Ashley Overbey received a $63,000 settlement from the city for allegations she was beaten, tased, verbally abused, and arrested after calling officers to her home to report a burglary. When a local newspaper published a story about the settlement, the City Solicitor chose to disparage Overbey by saying she was "hostile" when the police arrived at her home. As the comments filled up with invective against Overbey, she showed up in person to fire back at her detractors, claiming the police had been in the wrong and detailing some of the injuries she suffered.
The City — which had chosen to skew public perception against Overbey by commenting on the settlement — decided Overbey’s defense of herself violated the non-disparagement clause. So, it clawed back half of her settlement — $31,500 — for violating its STFU clause.
Overbey sued again, claiming this clause violated her First Amendment. Now, seven years after police showed up at her home and treated like the perpetrator — rather than a victim — of a crime, the Fourth Circuit Court of Appeals has ruled [PDF] these non-disparagement clauses are unconstitutional bullshit.
The City argued Overbey’s acceptance of the clause was actually an action of free expression. By opting for a payout, she was (and I am quoting the City here) "exercising her right not to speak in exchange for payment." Alternatively, it argued that even if it was an unconstitutional waiver of rights, the court has no reason to intercede and nullify the clause.

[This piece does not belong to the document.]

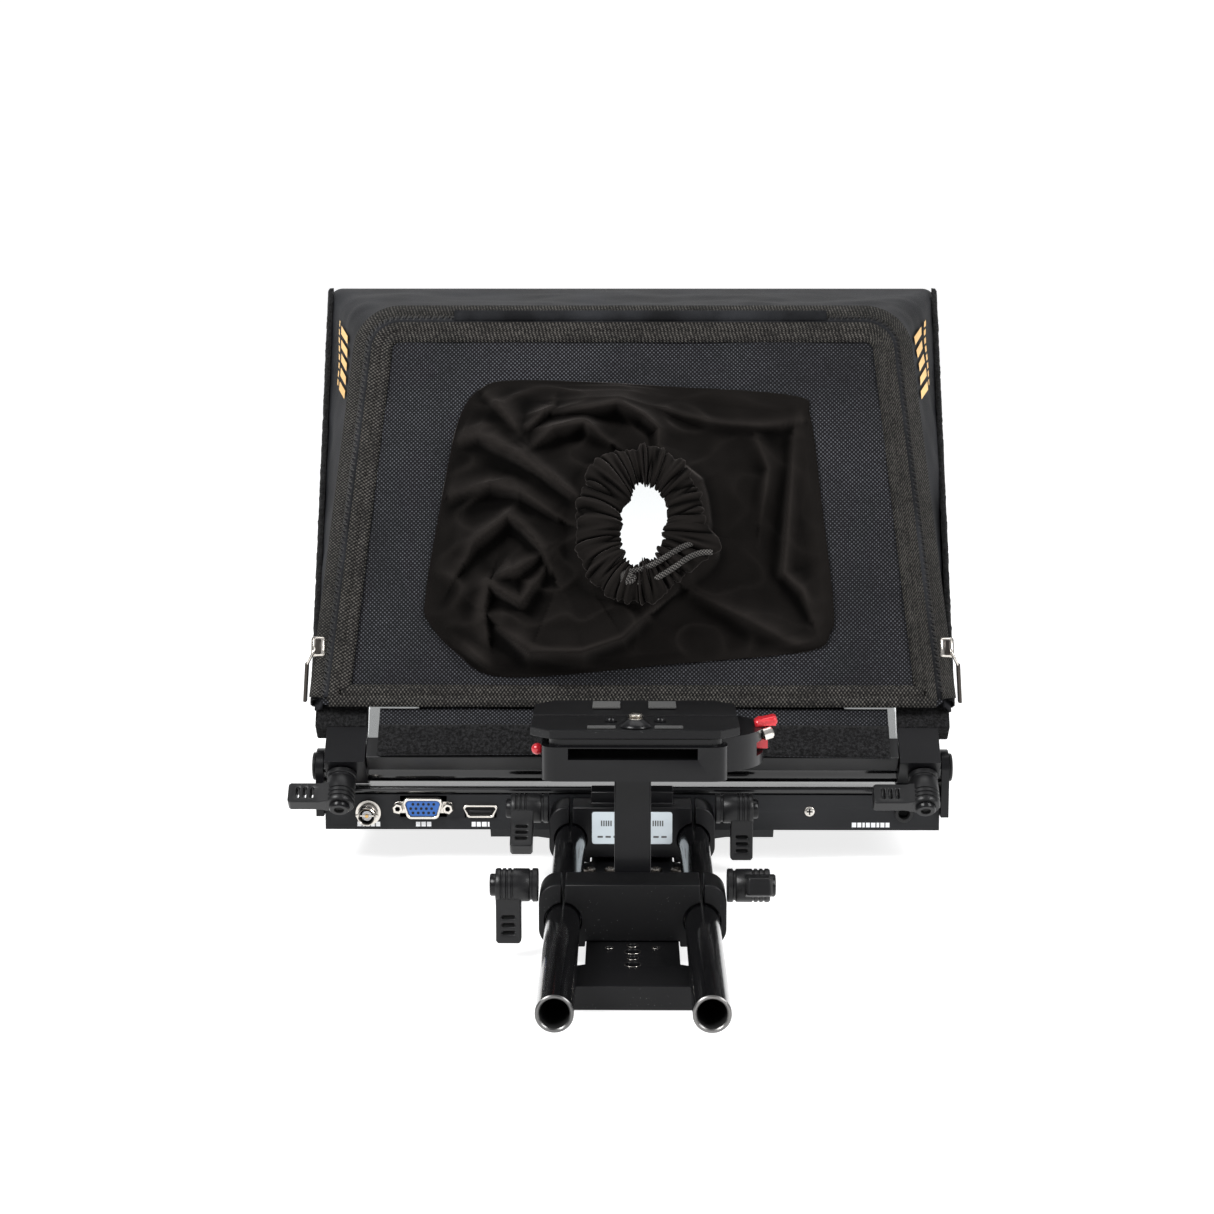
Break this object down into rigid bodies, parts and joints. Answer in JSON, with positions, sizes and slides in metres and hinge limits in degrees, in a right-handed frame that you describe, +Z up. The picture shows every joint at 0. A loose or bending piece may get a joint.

The court agrees that it’s a waiver of rights, but disagrees about what it’s allowed to do about it:
We hold that the non-disparagement clause in Overbey’s settlement agreement amounts to a waiver of her First Amendment rights and that strong public interests rooted in the First Amendment make it unenforceable and void.
It goes on to point out that the government has no business compelling speech — i.e., violating someone’s decision to not speak about something. But that’s not what’s going on here. The clause penalizes settlement recipients for choosing to speak, which is definitely not Constitutional.

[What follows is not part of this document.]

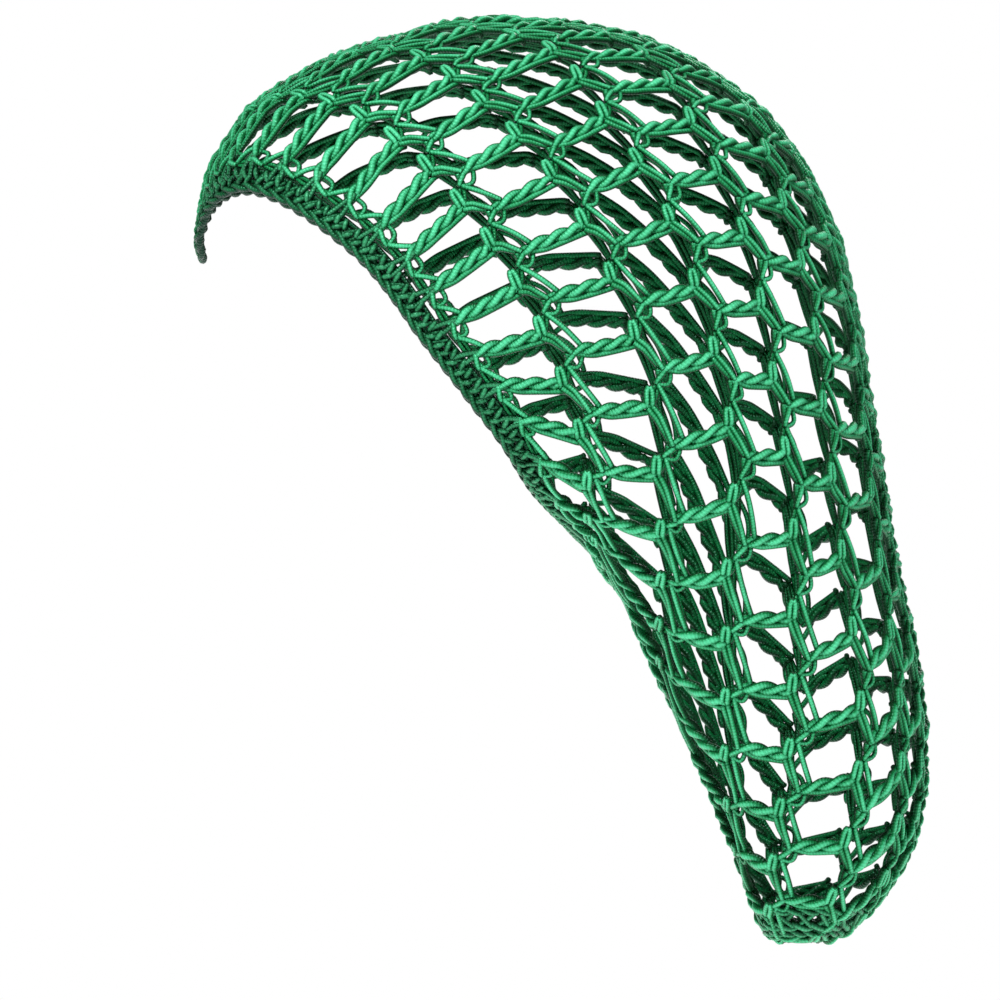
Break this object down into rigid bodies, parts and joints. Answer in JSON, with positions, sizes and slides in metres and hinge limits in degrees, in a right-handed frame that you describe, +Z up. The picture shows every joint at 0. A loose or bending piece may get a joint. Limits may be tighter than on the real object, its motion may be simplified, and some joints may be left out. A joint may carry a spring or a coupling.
{
  "type": "crochet hair snood",
  "caption": "Net snood of coarse crochet in glossy yarn: a dense band round the face, a hexagonal net over the crown and a long pouch that holds the hair behind the neck.",
  "frame": {"origin": "inside of the crown on the middle plane, where the head carries the snood", "axes": "+Z up, +X to the back of the head, the wearer faces -X, and XZ is the middle plane"},
  "size_m": [0.2632, 0.1628, 0.3331],
  "materials": {
    "net": "satin rayon yarn",
    "band": "satin rayon yarn, dense stitches",
    "rim_chain": "satin rayon yarn, plain chain",
    "tip_gather": "satin rayon yarn, gathered"
  },
  "bodies": {
    "root": {"net": "net", "band": "band", "rim_chain": "rim_chain", "tip_gather": "tip_gather"}
  },
  "joints": []
}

Overbey’s promise not to speak about her case cannot be fairly characterized as an exercise of her right to refrain from speaking, because none of the interests protected by the right to refrain from speaking were ever at stake in this case. No one tried to compel Overbey to make speech she did not want to make; no one tried to punish Overbey for refusing to say something she did not want to say. Instead, Overbey agreed, on pain of contractual liability to the City, to curb her voluntary speech to meet the City’s specifications. In doing so, she waived the First Amendment protections that would have otherwise shielded her speech from government sanction.
While it is possible for people to voluntarily waive their rights in certain situations, the discussion of a settled lawsuit isn’t one of these situations. Especially not when it deals with issues of considerable public interest, like allegations of police misconduct and abuse. The clause inserted into settlement agreements also drives a wedge between public agencies and the public they serve, contributing to the omnipresent distrust. In a case like this, the only purpose the clause serves is to silence speech the government doesn’t like.
Standing shoulder to shoulder with the citizenry’s interest in uninhibited, robust debate on public issues is this nation’s cautious “mistrust of governmental power.” Citizens United, 558 U.S. at 340. This mistrust is one of the “premise[s]” of the First Amendment, id., and we think it well-warranted here, because the non-disparagement clause is a government-defined and government-enforced restriction on government-critical speech. Indeed, when the government (1) makes a police-misconduct claimant’s silence about her claims a condition of settlement; (2) obtains the claimant’s promise of silence; (3) retains for itself the unilateral ability to determine whether the claimant has broken her promise; and (4) enforces the claimant’s promise by, in essence, holding her civilly liable to itself, there can be no serious doubt that the government has used its power in an effort to curb speech that is not to its liking.
That unconstitutionality voids the clause.
Accordingly, we conclude that enforcement of the non-disparagement clause at issue here was contrary to the citizenry’s First Amendment interest in limiting the government’s ability to target and remove speech critical of the government from the public discourse.
The court has zero patience for the City’s exhausting arguments about how unfair this is to the City:
As the City would have it, Overbey “sold her [speech] rights, with an option to buy them back, which she exercised, and now she has [her rights] again.” Id. at 39. Essentially, the City argues that half of Overbey’s settlement sum was earmarked for her silence, and that it would be unfair for Overbey to collect that half of her money when she was not, in fact, silent. When the second half of Overbey’s settlement sum is viewed in this light, it is difficult to see what distinguishes it from hush money. Needless to say, this does not work in the City’s favor. We have never ratified the government’s purchase of a potential critic’s silence merely because it would be unfair to deprive the government of the full value of its hush money. We are not eager to get into that business now.
The City will now have to give back the other half of Overbey’s money. You can’t beat the hell out of the First Amendment and expect to cash out. Litigants in Baltimore — and elsewhere in the circuit — have been freed to discuss the details of their cases in public without fear of reprisal. Hopefully, this will reduce the percentage of settlements with gag orders from 95% to 0% very quickly.